Despite these realities, many small-medium businesses (SMBs) are failing to protect themselves, their employees and their customers. Only 14 percent of SMBs rate their ability to mitigate cyber-risks, vulnerabilities and attacks as highly effective, and more than 50 percent of SMBs have experienced some kind of cyberattack in the past 12 months. Even more startling,65 percent of SMBs with a password policy report they do not strictly enforce it, and a whopping 75 percent of SMBs don't have cyber-risk insurance or aren't sure if their policy will cover a cyberattack.

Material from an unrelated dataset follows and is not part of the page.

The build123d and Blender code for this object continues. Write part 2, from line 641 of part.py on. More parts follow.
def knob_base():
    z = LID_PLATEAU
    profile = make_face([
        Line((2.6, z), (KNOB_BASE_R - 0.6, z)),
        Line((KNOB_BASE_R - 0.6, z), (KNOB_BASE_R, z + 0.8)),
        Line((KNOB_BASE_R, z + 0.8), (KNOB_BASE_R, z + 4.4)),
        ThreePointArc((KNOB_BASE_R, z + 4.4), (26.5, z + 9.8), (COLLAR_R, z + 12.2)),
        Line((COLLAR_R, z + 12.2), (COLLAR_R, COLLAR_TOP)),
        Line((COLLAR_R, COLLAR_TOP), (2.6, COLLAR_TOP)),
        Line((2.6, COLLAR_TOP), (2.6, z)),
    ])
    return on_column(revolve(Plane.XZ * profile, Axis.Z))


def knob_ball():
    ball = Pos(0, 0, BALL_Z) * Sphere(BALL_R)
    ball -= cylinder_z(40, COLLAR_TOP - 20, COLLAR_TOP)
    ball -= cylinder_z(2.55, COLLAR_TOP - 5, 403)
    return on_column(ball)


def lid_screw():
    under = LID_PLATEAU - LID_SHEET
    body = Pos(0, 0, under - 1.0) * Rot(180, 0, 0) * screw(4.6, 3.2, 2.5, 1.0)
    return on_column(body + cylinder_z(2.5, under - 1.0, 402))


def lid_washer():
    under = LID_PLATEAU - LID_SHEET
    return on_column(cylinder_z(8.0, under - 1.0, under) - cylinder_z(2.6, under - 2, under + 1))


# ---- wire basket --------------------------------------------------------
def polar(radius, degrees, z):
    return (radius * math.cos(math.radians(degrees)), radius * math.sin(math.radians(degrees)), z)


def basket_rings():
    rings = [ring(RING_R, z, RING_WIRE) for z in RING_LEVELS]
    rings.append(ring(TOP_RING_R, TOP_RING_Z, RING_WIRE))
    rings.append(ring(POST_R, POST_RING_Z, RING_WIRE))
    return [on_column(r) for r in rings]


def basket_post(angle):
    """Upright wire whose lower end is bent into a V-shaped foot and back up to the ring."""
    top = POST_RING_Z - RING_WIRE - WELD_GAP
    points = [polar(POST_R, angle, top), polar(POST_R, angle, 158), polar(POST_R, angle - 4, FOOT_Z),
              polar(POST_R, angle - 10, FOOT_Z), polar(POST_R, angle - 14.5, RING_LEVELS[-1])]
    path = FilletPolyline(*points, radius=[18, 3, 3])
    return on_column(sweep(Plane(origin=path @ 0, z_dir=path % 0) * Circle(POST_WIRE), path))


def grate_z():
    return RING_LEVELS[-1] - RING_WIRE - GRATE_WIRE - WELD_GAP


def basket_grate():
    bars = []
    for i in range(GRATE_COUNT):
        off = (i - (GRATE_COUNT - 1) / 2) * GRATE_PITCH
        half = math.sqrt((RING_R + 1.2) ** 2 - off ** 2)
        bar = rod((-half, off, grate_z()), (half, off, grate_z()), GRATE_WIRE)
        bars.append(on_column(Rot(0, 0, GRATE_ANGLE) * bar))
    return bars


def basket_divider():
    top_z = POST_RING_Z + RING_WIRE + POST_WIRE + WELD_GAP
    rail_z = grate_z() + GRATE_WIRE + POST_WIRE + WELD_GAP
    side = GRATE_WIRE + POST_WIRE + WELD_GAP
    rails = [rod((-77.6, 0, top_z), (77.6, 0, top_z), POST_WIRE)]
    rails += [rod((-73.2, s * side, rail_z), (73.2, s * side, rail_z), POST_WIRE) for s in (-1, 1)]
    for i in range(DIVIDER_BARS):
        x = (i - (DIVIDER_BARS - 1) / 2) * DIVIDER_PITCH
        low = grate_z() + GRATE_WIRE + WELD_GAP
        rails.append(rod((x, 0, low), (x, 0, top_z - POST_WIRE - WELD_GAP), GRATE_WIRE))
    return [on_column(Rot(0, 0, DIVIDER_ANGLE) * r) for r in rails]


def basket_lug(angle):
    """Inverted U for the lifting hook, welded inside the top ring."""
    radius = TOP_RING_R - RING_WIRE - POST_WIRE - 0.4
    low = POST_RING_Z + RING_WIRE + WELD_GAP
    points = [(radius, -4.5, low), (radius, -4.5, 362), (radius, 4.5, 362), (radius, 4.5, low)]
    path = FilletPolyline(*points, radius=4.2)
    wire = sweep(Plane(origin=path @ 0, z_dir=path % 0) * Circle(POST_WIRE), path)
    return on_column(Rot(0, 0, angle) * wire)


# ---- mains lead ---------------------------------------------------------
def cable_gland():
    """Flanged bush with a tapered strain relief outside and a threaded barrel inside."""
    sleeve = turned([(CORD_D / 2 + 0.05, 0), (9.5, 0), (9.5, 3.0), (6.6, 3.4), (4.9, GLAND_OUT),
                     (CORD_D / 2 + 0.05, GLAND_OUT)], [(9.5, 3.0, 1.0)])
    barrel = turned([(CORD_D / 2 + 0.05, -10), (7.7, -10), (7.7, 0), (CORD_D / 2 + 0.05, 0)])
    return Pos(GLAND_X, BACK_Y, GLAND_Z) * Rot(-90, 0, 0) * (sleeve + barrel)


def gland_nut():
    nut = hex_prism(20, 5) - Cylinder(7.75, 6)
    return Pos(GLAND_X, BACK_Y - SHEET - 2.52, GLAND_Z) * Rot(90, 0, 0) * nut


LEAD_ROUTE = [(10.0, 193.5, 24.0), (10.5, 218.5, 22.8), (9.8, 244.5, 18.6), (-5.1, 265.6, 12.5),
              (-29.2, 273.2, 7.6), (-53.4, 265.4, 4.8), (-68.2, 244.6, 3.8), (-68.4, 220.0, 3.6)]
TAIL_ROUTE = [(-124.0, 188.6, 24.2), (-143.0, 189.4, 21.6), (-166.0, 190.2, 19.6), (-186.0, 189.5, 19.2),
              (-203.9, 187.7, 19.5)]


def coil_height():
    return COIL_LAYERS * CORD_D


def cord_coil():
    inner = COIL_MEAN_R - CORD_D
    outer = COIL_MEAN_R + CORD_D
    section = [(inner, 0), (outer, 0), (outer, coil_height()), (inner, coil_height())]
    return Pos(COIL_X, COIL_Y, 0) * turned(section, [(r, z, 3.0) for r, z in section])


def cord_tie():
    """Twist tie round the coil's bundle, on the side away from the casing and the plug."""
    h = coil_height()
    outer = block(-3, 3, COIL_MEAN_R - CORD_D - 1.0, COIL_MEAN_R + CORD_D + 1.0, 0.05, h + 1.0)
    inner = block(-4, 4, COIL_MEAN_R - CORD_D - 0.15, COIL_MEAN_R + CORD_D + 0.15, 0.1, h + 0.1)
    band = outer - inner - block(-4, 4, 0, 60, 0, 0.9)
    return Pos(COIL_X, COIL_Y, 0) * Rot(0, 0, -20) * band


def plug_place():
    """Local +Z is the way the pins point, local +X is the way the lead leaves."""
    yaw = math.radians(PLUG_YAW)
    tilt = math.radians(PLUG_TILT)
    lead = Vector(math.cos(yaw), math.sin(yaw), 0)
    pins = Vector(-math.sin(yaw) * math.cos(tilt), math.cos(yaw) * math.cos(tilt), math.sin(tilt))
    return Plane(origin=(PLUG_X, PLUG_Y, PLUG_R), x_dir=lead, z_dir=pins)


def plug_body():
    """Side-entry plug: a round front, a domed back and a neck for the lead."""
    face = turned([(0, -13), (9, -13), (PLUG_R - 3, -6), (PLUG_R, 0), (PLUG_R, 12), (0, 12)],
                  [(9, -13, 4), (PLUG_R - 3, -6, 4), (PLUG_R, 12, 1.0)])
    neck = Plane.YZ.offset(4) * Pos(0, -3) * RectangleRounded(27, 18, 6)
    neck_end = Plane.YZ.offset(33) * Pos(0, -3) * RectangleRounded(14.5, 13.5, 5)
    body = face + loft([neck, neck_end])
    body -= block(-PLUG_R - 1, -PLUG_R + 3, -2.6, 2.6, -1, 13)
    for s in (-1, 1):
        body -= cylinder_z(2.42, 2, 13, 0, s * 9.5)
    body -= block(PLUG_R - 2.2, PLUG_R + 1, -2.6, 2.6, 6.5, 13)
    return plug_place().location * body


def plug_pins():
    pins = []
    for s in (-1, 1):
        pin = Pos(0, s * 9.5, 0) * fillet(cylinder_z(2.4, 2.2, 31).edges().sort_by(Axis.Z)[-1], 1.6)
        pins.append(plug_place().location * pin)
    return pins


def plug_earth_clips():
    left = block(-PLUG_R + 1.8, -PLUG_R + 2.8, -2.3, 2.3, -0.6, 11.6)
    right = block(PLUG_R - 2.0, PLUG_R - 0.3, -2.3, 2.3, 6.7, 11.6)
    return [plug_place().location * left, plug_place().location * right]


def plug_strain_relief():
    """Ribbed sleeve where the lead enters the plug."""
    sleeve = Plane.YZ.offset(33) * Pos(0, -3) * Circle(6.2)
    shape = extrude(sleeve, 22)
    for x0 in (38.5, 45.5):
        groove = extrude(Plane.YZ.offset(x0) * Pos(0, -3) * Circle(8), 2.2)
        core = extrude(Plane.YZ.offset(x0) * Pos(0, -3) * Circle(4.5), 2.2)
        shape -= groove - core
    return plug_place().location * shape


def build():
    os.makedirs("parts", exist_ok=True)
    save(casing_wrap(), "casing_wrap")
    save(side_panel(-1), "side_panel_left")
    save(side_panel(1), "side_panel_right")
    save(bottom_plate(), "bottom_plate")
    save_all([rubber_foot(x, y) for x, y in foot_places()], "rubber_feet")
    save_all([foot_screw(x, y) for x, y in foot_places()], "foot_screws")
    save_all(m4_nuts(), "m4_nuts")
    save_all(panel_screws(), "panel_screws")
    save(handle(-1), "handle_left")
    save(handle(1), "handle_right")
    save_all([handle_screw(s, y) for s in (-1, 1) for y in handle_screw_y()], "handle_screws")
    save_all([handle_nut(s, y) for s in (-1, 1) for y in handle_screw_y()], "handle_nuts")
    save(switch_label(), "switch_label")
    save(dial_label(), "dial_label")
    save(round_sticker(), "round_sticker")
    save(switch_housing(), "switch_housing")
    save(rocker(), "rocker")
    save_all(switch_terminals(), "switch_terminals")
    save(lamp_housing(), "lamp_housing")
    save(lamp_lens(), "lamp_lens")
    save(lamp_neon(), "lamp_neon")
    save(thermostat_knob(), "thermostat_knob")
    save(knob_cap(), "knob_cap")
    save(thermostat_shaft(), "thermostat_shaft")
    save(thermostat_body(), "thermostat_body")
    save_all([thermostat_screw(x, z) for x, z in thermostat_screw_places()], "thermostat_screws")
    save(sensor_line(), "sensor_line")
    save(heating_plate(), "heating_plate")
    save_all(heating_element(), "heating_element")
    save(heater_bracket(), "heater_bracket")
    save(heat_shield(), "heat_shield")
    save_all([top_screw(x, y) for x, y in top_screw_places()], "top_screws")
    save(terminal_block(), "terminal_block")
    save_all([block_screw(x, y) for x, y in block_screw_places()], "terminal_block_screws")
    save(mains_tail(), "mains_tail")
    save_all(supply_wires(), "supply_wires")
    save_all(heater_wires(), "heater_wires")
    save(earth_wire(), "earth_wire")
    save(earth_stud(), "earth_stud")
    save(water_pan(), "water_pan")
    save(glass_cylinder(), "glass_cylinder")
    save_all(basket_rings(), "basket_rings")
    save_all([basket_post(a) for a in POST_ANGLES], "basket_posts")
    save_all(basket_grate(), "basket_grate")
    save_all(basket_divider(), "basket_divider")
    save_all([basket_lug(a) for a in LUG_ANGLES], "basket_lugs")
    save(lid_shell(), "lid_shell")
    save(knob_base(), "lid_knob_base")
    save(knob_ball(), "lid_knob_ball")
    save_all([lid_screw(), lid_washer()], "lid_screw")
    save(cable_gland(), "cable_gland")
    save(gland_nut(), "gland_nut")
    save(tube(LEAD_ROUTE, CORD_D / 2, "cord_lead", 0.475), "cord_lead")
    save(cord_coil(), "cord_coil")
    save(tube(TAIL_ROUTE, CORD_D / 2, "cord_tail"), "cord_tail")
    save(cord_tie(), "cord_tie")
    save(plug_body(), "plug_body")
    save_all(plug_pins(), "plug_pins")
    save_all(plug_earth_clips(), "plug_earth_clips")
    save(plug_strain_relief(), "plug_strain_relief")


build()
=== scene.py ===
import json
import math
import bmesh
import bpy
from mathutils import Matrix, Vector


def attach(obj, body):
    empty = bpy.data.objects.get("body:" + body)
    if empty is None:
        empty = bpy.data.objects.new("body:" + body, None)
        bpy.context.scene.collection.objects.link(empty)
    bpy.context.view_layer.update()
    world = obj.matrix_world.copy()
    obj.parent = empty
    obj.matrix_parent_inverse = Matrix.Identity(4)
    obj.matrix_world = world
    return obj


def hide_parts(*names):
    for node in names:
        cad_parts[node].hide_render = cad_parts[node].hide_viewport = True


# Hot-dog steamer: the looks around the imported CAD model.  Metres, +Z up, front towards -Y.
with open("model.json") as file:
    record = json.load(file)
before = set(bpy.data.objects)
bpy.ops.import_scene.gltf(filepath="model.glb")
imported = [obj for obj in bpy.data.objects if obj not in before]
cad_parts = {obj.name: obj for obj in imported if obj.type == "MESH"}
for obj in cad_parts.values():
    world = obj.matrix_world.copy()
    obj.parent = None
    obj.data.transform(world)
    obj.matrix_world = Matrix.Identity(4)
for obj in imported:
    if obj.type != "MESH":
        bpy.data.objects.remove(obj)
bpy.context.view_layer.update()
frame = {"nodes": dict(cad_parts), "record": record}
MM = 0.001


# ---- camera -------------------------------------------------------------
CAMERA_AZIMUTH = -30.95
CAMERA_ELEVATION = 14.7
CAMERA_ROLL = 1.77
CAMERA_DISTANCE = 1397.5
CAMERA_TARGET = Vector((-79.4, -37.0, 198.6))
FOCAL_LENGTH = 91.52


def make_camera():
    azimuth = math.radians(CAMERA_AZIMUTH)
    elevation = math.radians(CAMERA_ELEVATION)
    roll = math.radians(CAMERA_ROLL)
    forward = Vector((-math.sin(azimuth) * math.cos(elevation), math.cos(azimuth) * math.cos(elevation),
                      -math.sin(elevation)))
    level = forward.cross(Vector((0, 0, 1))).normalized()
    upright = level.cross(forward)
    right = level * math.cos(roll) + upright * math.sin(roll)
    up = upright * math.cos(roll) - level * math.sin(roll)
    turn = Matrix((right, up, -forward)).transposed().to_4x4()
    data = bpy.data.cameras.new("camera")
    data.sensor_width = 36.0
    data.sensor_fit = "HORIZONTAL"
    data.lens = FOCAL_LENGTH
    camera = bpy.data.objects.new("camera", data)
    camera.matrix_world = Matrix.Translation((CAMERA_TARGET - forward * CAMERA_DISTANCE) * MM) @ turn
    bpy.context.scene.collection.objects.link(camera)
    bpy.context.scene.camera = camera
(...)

There are a myriad of reasons why SMBs lag behind larger businesses-and even consumers-when it comes to cybersecurity. First, many believe they couldn't possibly be a target. They mistakenly rest easy, assuming that as a 'small fish,' malicious hackers won't notice them and instead focus on larger prey (i.e. enterprise organizations). However, 43 percent of phishing campaigns target SMBs specifically, which marks a dramatic increase since 2011 when just 18 percent of phishing campaigns targeted SMBs.
Another reason why SMBs fail to protect themselves is because the cybersecurity market is frankly overcrowded and confusing. A quick Google search for "cybersecurity solution" populates more than 15,300,000 results, and few cybersecurity companies focus on catering to SMBs, making it near impossible to differentiate between the slew of various products available and pinpoint one that best fits the unique needs of a growing business.
Perhaps the most dangerous disconnect between SMBs and cybersecurity is that many "feel they don't store any valuable data," according to research from Symantec. The majority of SMBs do store valuable customer information; information that serves as highly enticing targets for hackers. In fact, 68 percent of SMBs store email address, 64 percent store phone numbers and 54 percent store billing addresses.